On Wednesday, the Federal Reserve is widely expected to cut interest rates after keeping them at a 23-year high for more than a year, fueling hopes that America’s sluggish housing market might soon turn a corner.
Mortgage rates have doubled since 2020, contributing to one of the most unaffordable housing markets in history. While the Fed doesn’t directly set mortgage rates, its actions affect borrowing costs throughout the economy.
The most apparent effect: An interest rate cut could help ease the upward pressure on mortgage rates, making one piece of the homebuying equation more affordable. That could be good news for first-time homebuyers and existing homeowners who have been hesitant to put their houses up for sale in a higher interest-rate environment. It could also spell fiercer competition among homebuyers, though.

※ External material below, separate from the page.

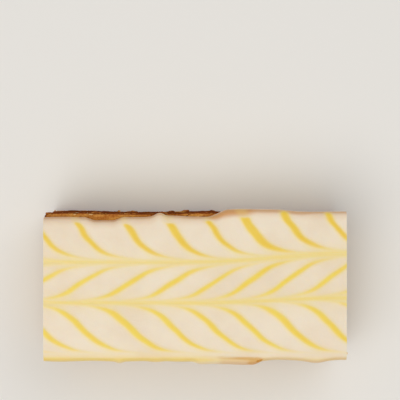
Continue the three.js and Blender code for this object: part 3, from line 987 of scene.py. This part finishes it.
def cut_end(upper, lower, roll, end):
    """A cut end as a grid of points from the upper side down to the underside, uneven but at its rim,
    and its values. Its faces turn the same way as the rest."""
    share = np.linspace(0, 1, CUT_STEPS)[:, None]
    face = straight([upper[end], lower[end]], CUT_STEPS)
    below = np.linalg.norm(face - upper[end], axis=-1)
    uneven = 0.16 * (0.5 + 0.5 * rough(face[..., 1] / 1.1, face[..., 2] / 0.7, end, 95, 2))
    inner = np.sin(np.pi * share) ** 0.5 * ease(below[-1], 0.0, 0.5)
    face[..., 0] -= np.sign(STATIONS[end]) * uneven * inner
    values = {"depth": ease(below / LINE_DEPTH), "roll": roll[end] * (1 - share), "thin": 0.0}
    values["piped"] = piped_here(face[..., 0], face[..., 1])
    turn = slice(None, None, -1) if end == 0 else slice(None)
    return face[:, turn], {n: np.broadcast_to(v, below.shape)[:, turn] for n, v in values.items()}


def icing_skin():
    """The rolled edges and the top between them at every station, and the two cut ends. The values say
    where lines were piped, how deep a point lies, how far the edge rolls over, and how much tan shows."""
    upper, lower = icing_sections()
    x, y, z = np.moveaxis(upper, -1, 0)
    roll = np.maximum(ease(icing_back(x) - y, *ROLL_OVER), ease(y - icing_front(x), *ROLL_OVER))
    crease = bell(y, line(x, *CREASE_MIDDLE), line(x, *CREASE_SPREAD)) * plateau(x, *CREASE_RUN)
    relief = icing_relief(x, y) * (1.0 - roll) - CREASE_DEPTH * crease
    z += relief * ease(z, ICING_Z, ICING_Z + 0.8)
    under = np.ones((len(STATIONS), lower.shape[1] - 1))
    values = {
        "piped": np.hstack([piped_here(x, y), 0.0 * under]),
        "depth": np.hstack([np.zeros(x.shape), under]),
        "roll": np.hstack([roll, under]),
        "thin": np.hstack([thin_and_shaded_places(x, y, z, roll, crease), 0.0 * under]),
    }
    ring = np.concatenate([upper, lower[:, -2::-1]], axis=1)
    return [(ring, values), *(cut_end(upper, lower, roll, end) for end in (0, -1))]


# ---- Loose bits ----

# Flakes on the two sheets: which sides, lowest and highest, and how many.
FLAKES = ((BASE_SIDES, BASE_Z, CUSTARD_Z, 46), (LID_SIDES, LID_Z, ICING_Z - 1.6, 26))
FLAKE_LENGTH = (1.2, 3.8)
FLAKE_WIDTH = (0.9, 1.9)
CHIP_HALF = 0.07  # half of a chip's thickness
STUCK_FLAKE = (2.1, 1.7)  # length and width of the one at the icing's front edge
STUCK_AT = (19.5, -21.95, TOP_Z - 0.36)
STUCK_ALONG = (0.94, 0.3, -0.16)
STUCK_UP = (0.0, 0.75, 0.66)
CRUMBS = 90
CRUMB_SIZE = (0.1, 0.36)
CRUMB_BULGE = 0.5  # a little less than the custard's, which presses them in


def unit(v):
    return v / np.linalg.norm(v)


def turned(points, along, out):
    """Points given along, outwards and up, set into that frame."""
    up = np.cross(along, out)
    return points[..., :1] * along + points[..., 1:2] * out + points[..., 2:] * up


def chip(random, length, width):
    """A thin curled chip of leaf with a ragged outline: two faces over a rounded square, whose distance
    falls to nothing at the rim."""
    a, b = np.meshgrid(np.linspace(-1, 1, 11), np.linspace(-1, 1, 9), indexing="ij")
    round_a, round_b = a * np.sqrt(1 - b * b / 2), b * np.sqrt(1 - a * a / 2)
    seed = int(random.integers(1, 9999))
    ragged = 1 + 0.3 * rough(round_a * 1.5, round_b * 1.5, seed, seed, 2)
    x, y = round_a * ragged * length / 2, round_b * ragged * width / 2
    bend_along, bend_across = random.uniform(-0.25, 0.35), random.uniform(-0.2, 0.3)
    curl = bend_along * (x / length * 2) ** 2 + bend_across * (y / width * 2) ** 2
    curl = curl + 0.1 * rough(x / 1.2, y / 1.2, seed, seed + 3)
    rim = np.maximum(abs(a), abs(b))
    half = CHIP_HALF * np.sqrt(np.clip(1 - rim**4, 0, None))
    bake = 0.5 + 0.3 * rough(x / 1.5, y / 1.5, seed, seed + 7, 2) + random.uniform(-0.15, 0.2)
    upper = np.stack([x, y, curl + half], axis=-1)
    lower = np.stack([x, y, curl - half], axis=-1)
    return [(upper, {"bake": bake}), (lower[:, ::-1], {"bake": bake[:, ::-1]})]


def side_frame(outline, at):
    """The direction along the outline at a place, and the one outwards."""
    ring = outline.ring(0.0, 0.0)
    along = unit(ring[(at + 2) % len(outline.x)] - ring[at - 2])
    return along, np.cross(along, [0.0, 0.0, 1.0])


def loose_flakes():
    """Chips that have lifted off the sheets' sides and still hang on by their inner half, and one that
    sticks to the icing's front edge."""
    random = np.random.default_rng(17)
    grids = []
    for sides, low, high, count in FLAKES:
        outline = Outline(sides, count=900)
        for at in random.integers(8, 890, count):
            along, out = side_frame(outline, at)
            tilt = random.uniform(-0.35, 0.35)
            out = out * np.cos(tilt) + np.array([0.0, 0.0, np.sin(tilt)])
            swing = random.uniform(-0.4, 0.4)
            across = along * np.cos(swing) + out * np.sin(swing)
            away = out * np.cos(swing) - along * np.sin(swing)
            length, width = random.uniform(*FLAKE_LENGTH), random.uniform(*FLAKE_WIDTH)
            place = np.array([outline.x[at], outline.y[at], random.uniform(low + 1.4, high - 0.6)])
            place = place - out * random.uniform(0.25, 0.6) * width
            # Browner towards the back, as on the sheets: partly real browning, partly painted shadow.
            browner_and_shadow = 0.3 * ease(place[1], 10.0, 20.0)
            for points, values in chip(random, length, width):
                grids.append((turned(points, across, away) + place, {"bake": values["bake"] + browner_and_shadow}))
    along = unit(np.array(STUCK_ALONG))
    out = unit(np.cross(STUCK_UP, along))
    for points, values in chip(random, *STUCK_FLAKE):
        bake = 0.55 + 0.3 * (values["bake"] - 0.5)
        grids.append((turned(points, along, -out) + np.array(STUCK_AT), {"bake": bake}))
    return grids


def crumbs():
    """Crumbs of pastry that the knife left on the custard: lumpy balls pressed into its sides."""
    random = np.random.default_rng(31)
    outline = Outline(CUSTARD_SIDES, count=900)
    tilt, turn = np.meshgrid(np.linspace(0, np.pi, 7), np.linspace(0, 2 * np.pi, 10), indexing="ij")
    ball = np.stack([np.sin(tilt) * np.cos(turn), np.sin(tilt) * np.sin(turn), np.cos(tilt)], axis=-1)
    grids = []
    for n, at in enumerate(random.integers(0, 900, CRUMBS)):
        _, out = side_frame(outline, at)
        radius = random.uniform(*CRUMB_SIZE)
        size = radius * np.array([random.uniform(0.7, 1.4), random.uniform(0.7, 1.4), 0.7])
        lumpy = 1 + 0.55 * rough(ball[..., 0] * 1.3, ball[..., 1] * 1.3, ball[..., 2] + n * 5.3, 41, 2)
        low_down, anywhere = CUSTARD_Z + random.uniform(0.2, 4.0), random.uniform(CUSTARD_Z, LID_Z)
        height = random.choice([low_down, anywhere])
        place = np.array([outline.x[at], outline.y[at], height])
        level = np.pi * (height - CUSTARD_Z) / (LID_Z - CUSTARD_Z)
        inset = CUSTARD_INSET - CRUMB_BULGE * np.sin(level)
        bake = random.uniform(0.15, 0.55)
        grids.append((ball * lumpy[..., None] * size + place - out * inset, {"bake": bake}))
    return grids


# ---- The slice ----

pastry = pastry_finish()

base = make_piece("base_leaves", pastry_base(), pastry, sharp=38.0)
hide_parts("pastry_base")

filling = make_piece("custard_filling", custard_block(), custard_finish(), sharp=60.0)
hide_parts("custard")

lid = make_piece("lid_leaves", pastry_lid(), pastry, sharp=38.0)
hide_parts("pastry_lid")

icing = make_piece("feathered_top", icing_skin(), icing_finish(), sharp=42.0)
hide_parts("icing")

make_piece("loose_flakes", loose_flakes(), pastry, sharp=60.0)
make_piece("crumbs", crumbs(), pastry, sharp=60.0)


# ---- Studio ----

# The camera looks straight down from above a point behind the slice's middle.
VIEW_SPAN = 121.2  # across the view at the icing's top, in mm
VIEW_AT = (1.5, 26.4)
LENS = 120.0
SENSOR = 36.0

# Places and sizes in metres, and powers in watts.
FLOOR_REACH = 3.0
FLOOR_TONE = tone(236, 233, 228)
LIGHTS = (
    ("key_box", (-0.3, -0.35, 0.95), 0.9, 5.85, (1.0, 0.98, 0.95)),
    ("fill_box", (0.45, 0.6, 0.75), 1.0, 3.2, (0.95, 0.98, 1.0)),
)
ROOM_LIGHT = 0.39


def make_floor():
    finish = Finish("pale_floor", Base_Color=FLOOR_TONE, Roughness=0.7)
    mesh = bpy.data.meshes.new("floor")
    corners = [(x * FLOOR_REACH, y * FLOOR_REACH, 0.0) for x, y in ((-1, -1), (1, -1), (1, 1), (-1, 1))]
    mesh.from_pydata(corners, [], [(0, 1, 2, 3)])
    mesh.materials.append(finish.material)
    floor = bpy.data.objects.new("floor", mesh)
    bpy.context.scene.collection.objects.link(floor)


def make_light(name, place, size, power, colour):
    """A square soft box that faces the slice."""
    lamp = bpy.data.lights.new(name, "AREA")
    lamp.shape = "SQUARE"
    lamp.size = size
    lamp.energy = power
    lamp.color = colour
    box = bpy.data.objects.new(name, lamp)
    box.location = place
    box.rotation_euler = (-Vector(place)).to_track_quat("-Z", "Y").to_euler()
    bpy.context.scene.collection.objects.link(box)


def make_world():
    world = bpy.data.worlds.new("studio")
    world.use_nodes = True
    sky = world.node_tree.nodes["Background"]
    sky.inputs["Color"].default_value = (1.0, 1.0, 1.0, 1.0)
    sky.inputs["Strength"].default_value = ROOM_LIGHT
    bpy.context.scene.world = world


def make_camera():
    lens = bpy.data.cameras.new("camera")
    lens.lens = LENS
    lens.sensor_width = SENSOR
    camera = bpy.data.objects.new("camera", lens)
    above = TOP_Z + VIEW_SPAN * LENS / SENSOR
    camera.location = Vector(in_metres(np.array([*VIEW_AT, above])))
    bpy.context.scene.collection.objects.link(camera)
    bpy.context.scene.camera = camera


make_floor()
for light in LIGHTS:
    make_light(*light)
make_world()
make_camera()
bpy.context.scene.view_settings.view_transform = "Standard"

In fact, mortgage rates have already begun steadily falling in anticipation of the Fed’s expected Wednesday cut. According to Freddie Mac, the average 30-year fixed mortgage rate fell to 6.20% last week — the lowest level since February 2023, and down significantly from last year’s peak of 7.79%.
A single percentage point change in mortgage rates may not seem like a lot, but it can save homebuyers hundreds of dollars in monthly payments.

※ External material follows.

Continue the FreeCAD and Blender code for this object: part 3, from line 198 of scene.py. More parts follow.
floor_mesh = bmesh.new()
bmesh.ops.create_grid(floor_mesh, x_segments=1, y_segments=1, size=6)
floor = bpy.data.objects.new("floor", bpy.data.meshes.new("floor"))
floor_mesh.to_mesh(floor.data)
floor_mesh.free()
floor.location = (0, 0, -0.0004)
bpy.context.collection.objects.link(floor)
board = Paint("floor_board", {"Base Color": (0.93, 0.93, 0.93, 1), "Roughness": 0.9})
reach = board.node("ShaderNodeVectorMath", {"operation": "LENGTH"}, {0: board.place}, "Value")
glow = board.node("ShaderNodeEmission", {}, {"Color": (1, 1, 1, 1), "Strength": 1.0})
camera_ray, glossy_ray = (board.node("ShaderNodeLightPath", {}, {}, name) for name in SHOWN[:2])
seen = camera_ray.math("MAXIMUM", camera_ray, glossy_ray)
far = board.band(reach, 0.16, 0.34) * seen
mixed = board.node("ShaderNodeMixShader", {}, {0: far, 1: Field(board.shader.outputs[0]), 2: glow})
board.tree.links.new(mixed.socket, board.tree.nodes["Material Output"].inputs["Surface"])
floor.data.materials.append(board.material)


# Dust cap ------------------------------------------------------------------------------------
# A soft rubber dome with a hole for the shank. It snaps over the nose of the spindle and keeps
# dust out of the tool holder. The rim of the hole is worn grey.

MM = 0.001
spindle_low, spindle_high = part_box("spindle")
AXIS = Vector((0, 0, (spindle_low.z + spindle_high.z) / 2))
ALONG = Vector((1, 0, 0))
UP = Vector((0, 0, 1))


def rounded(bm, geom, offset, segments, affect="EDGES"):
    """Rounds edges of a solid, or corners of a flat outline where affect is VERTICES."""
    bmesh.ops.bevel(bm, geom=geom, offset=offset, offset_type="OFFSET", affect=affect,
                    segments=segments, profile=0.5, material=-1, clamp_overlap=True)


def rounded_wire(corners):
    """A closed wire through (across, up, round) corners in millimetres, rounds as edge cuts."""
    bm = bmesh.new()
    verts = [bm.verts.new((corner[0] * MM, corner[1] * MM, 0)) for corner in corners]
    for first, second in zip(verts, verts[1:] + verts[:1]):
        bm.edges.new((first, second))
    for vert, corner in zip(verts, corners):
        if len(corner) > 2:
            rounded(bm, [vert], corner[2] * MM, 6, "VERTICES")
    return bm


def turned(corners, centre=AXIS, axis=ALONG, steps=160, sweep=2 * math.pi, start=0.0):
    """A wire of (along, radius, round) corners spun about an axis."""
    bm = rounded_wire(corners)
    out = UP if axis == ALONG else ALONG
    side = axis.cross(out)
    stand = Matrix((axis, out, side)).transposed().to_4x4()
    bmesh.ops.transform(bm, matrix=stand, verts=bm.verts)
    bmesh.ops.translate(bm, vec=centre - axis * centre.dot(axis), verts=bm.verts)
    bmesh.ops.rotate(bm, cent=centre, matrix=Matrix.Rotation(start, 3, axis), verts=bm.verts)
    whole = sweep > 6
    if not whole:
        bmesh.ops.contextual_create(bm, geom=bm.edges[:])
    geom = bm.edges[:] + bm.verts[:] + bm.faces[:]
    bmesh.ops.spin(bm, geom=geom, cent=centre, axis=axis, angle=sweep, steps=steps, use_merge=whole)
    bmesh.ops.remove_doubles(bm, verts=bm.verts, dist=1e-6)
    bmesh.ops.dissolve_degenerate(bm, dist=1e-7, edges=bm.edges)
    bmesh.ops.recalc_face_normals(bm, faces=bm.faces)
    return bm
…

Consider as an example a home sold for $422,600, the median sales price of a home in the US according to the National Association of Realtors. Assuming the buyer put down a 20% deposit at closing and has a standard 30-year fixed mortgage rate, that buyer could save more than $2,600 per year on interest payments if they lock in a 6% mortgage rate compared to 7%.
Supply has been another key factor contributing to housing market difficulties: Homeowners who locked in ultra-low pandemic-era mortgage rates were less willing to sell their homes. That has created more fierce competition, often leading to bidding wars for existing homes on the market.

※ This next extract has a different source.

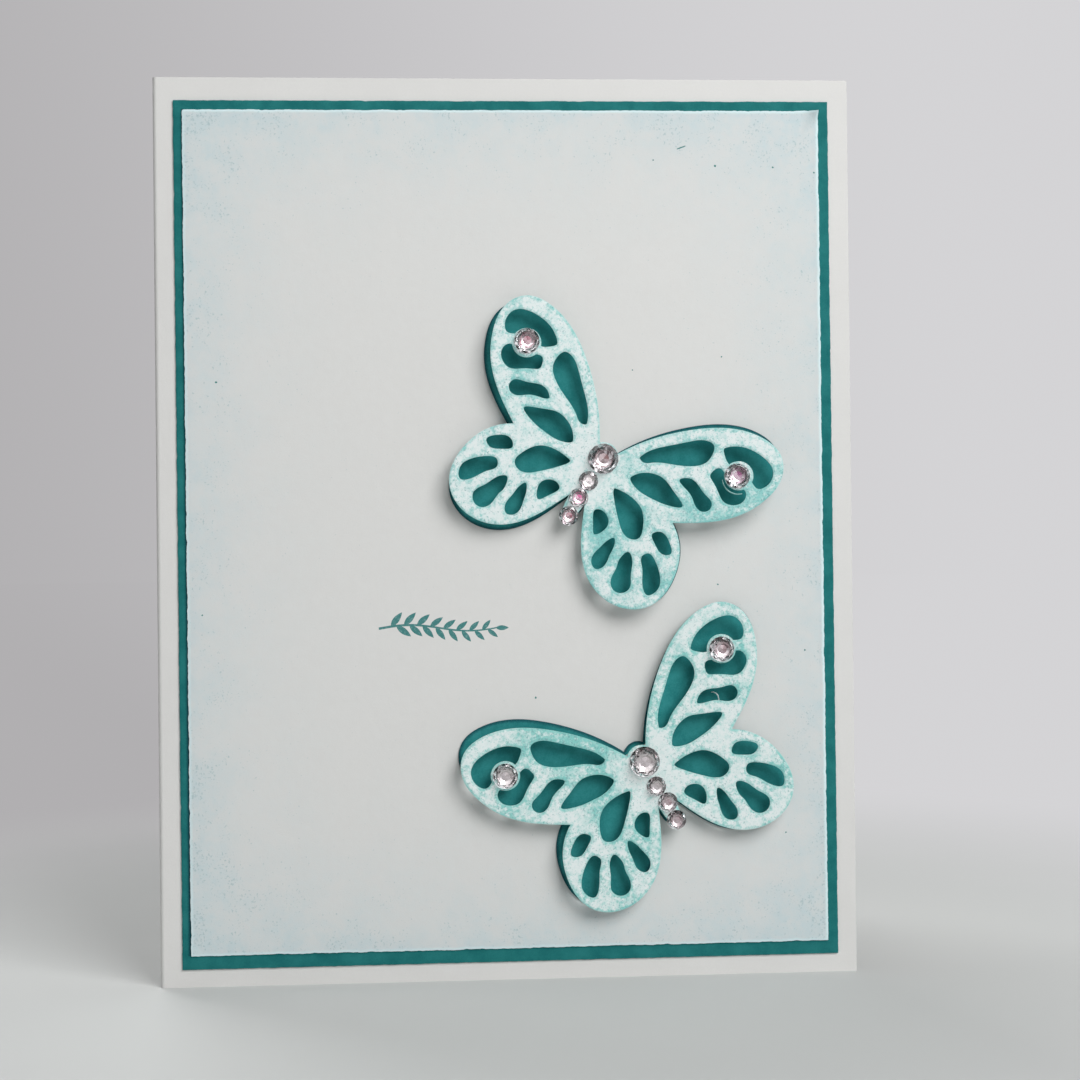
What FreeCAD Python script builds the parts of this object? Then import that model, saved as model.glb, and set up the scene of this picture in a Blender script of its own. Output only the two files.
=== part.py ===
import FreeCAD, Part

import math
import os

# A handmade greeting card that stands open on its bottom edges. Millimetres, +Z up.
# The front panel faces -Y, its fold is the left edge, and the back panel opens towards +Y.
# The origin is the middle of the card's footprint, on the surface it stands on.

Vector = FreeCAD.Vector

# Card blank: half a letter sheet, folded once.
CARD_WIDTH = 107.95
CARD_HEIGHT = 139.7
CARD_STOCK = 0.32
FOLD_INNER_RADIUS = 0.35
OPENING_ANGLE = 34.0
BACK_BOW_RADIUS = 900.0

# Sheets glued on the front, each a little smaller than the one below it.
LAYER_STOCK = 0.28
MAT_BORDER = 3.175
MAT_SHIFT_X = 0.12
MAT_SHIFT_Z = -0.35
MAT_TURN = -0.1
PANEL_SIDE_BORDER = 1.5
PANEL_END_BORDER = 1.8
PANEL_SHIFT_X = 0.0
PANEL_SHIFT_Z = -0.05
PANEL_TURN = -0.1

# Butterfly die: the same outline cuts the teal backing and the white top. The backing is glued
# flat, and the top's wings bend a little forwards between these distances from its middle.
WING_SPAN = 50.5
BEND_START = 2.5
BEND_END = 12.0

# Foam pads along the body that hold a butterfly's top off its backing.
PAD_SIDE = 4.6
PAD_THICKNESS = 1.6
PAD_GAP = 0.1

# Flat-backed faceted stones.
HEAD_GEM_DIAMETER = 4.7
WING_GEM_DIAMETER = 3.9
BODY_GEM_DIAMETER = 3.0
GEM_HEIGHT_RATIO = 0.42
GEM_GIRDLE_RATIO = 0.06
GEM_TABLE_RATIO = 0.52
GEM_STAR_RATIO = 0.76
GEM_FOLDS = 8
RING_WIDTH = 0.3

# The middle of the pair of butterflies, from the card's right and lower edges.
PAIR_FROM_RIGHT = 36.675
PAIR_ABOVE_BASE = 55.0

# Each butterfly: its place from the middle of the pair (it grows with the wing span), its heading
# (clockwise from straight up), how its backing lies under its top, how far the top's wings tilt
# forwards, and how its stones are set down.
BUTTERFLIES = {
    "upper": {
        "place": (-4.05, 23.43),
        "heading": 32.5,
        "backing_shift": (0.02, -0.18),
        "backing_turn": 2.6,
        "tilt": {"left": 2.0, "right": 4.0},
        "head_gem": (0.15, 2.45),
        "body_gems": [(0.0, 0.25), (0.1, 0.03), (0.25, 0.15)],
        "wing_gems": {"left": (-19.43, 11.55), "right": (19.12, 11.15)},
    },
    "lower": {
        "place": (4.15, -23.43),
        "heading": -29.6,
        "backing_shift": (-0.15, 0.49),
        "backing_turn": -2.3,
        "tilt": {"left": 1.0, "right": 2.0},
        "head_gem": (0.3, 2.25),
        "body_gems": [(-0.05, 0.34), (0.28, 0.03), (0.05, 0.03)],
        "wing_gems": {"left": (-19.32, 11.29), "right": (19.33, 11.24)},
    },
}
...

Falling rates may finally break that mortgage “lock-in” effect.
“There are homeowners who would have liked to sell already but didn’t because they couldn’t afford their next mortgage given how high rates are,” said Daryl Fairweather, Redfin’s chief economist. “The more that rates come down, the more feasible it is for those people to sell their homes and buy again.”
That said, it’s highly unlikely that mortgage rates will fall back down to where they were in the early days of the pandemic when the Fed slashed interest rates in an emergency move to buoy the economy, Fairweather said.
Most investors are betting that the Fed will cut its benchmark interest rate by just a quarter-point on Wednesday. While future cuts are expected, there’s no guarantee when they will happen.
“A lot of people locked in mortgage rates at around 3%. We’re not getting back down that low,” she said.
Indeed, Wells Fargo estimates the 30-year fixed mortgage rate will average 6.5% by the end of 2024 and 5.9% by the end of 2025.
If you bought a home in 2022 or 2023, the prospect of refinancing your mortgage might seem appealing as rates fall. Some financial advisers counsel to wait until you can get a mortgage rate that is a full percentage point below the rate you’re already paying, said Fairweather.
“If you got a 7.5% mortgage rate, you may already be in the money to refinance,” she said. “If I were in the position of somebody who got a really high rate, I would probably wait to see where rates are headed.”
If you’re a potential homebuyer itching to come off the sidelines, however, a further drop in mortgage rates may end up being a double-edged sword.
While lower rates could give homebuyers more purchasing power, they could also lead to more intense competition for homes on the market, driving record-high home prices even higher.
“It’s one of those things where you should be careful what you wish for,” said Greg McBride, the chief financial analyst at Bankrate. “A further drop in mortgage rates could bring a surge of demand that makes it tougher to actually buy a house.”
Another factor that may eventually increase demand is the recent rule changes by the National Association of Realtors.
The changes, which went into effect on August 17, are designed to shift the way the 1.5 million NAR real estate professionals are paid when they help people buy and sell homes.
“It’s been a little bit difficult to navigate the housing market right now because of that rule change,” said Fairweather. “I think a lot of buyers are waiting until next year to jump in.”
Overall, it’s tough to perfectly time the housing market, though speaking to several mortgage lenders to compare their rates can help you secure a lower rate.
While falling mortgage rates may make the prospect of buying a home more appealing to some, it shouldn’t be the sole deciding factor, said Leo Pareja, the CEO of eXp Realty, one of the largest real estate brokerages in the US.
“I always tell people, lock in what you can afford,” said Pareja. “Your home is where you raise your family. It’s your lifestyle, proximity to activities, to school and all these different ingredients. It’s not just a return on investment.”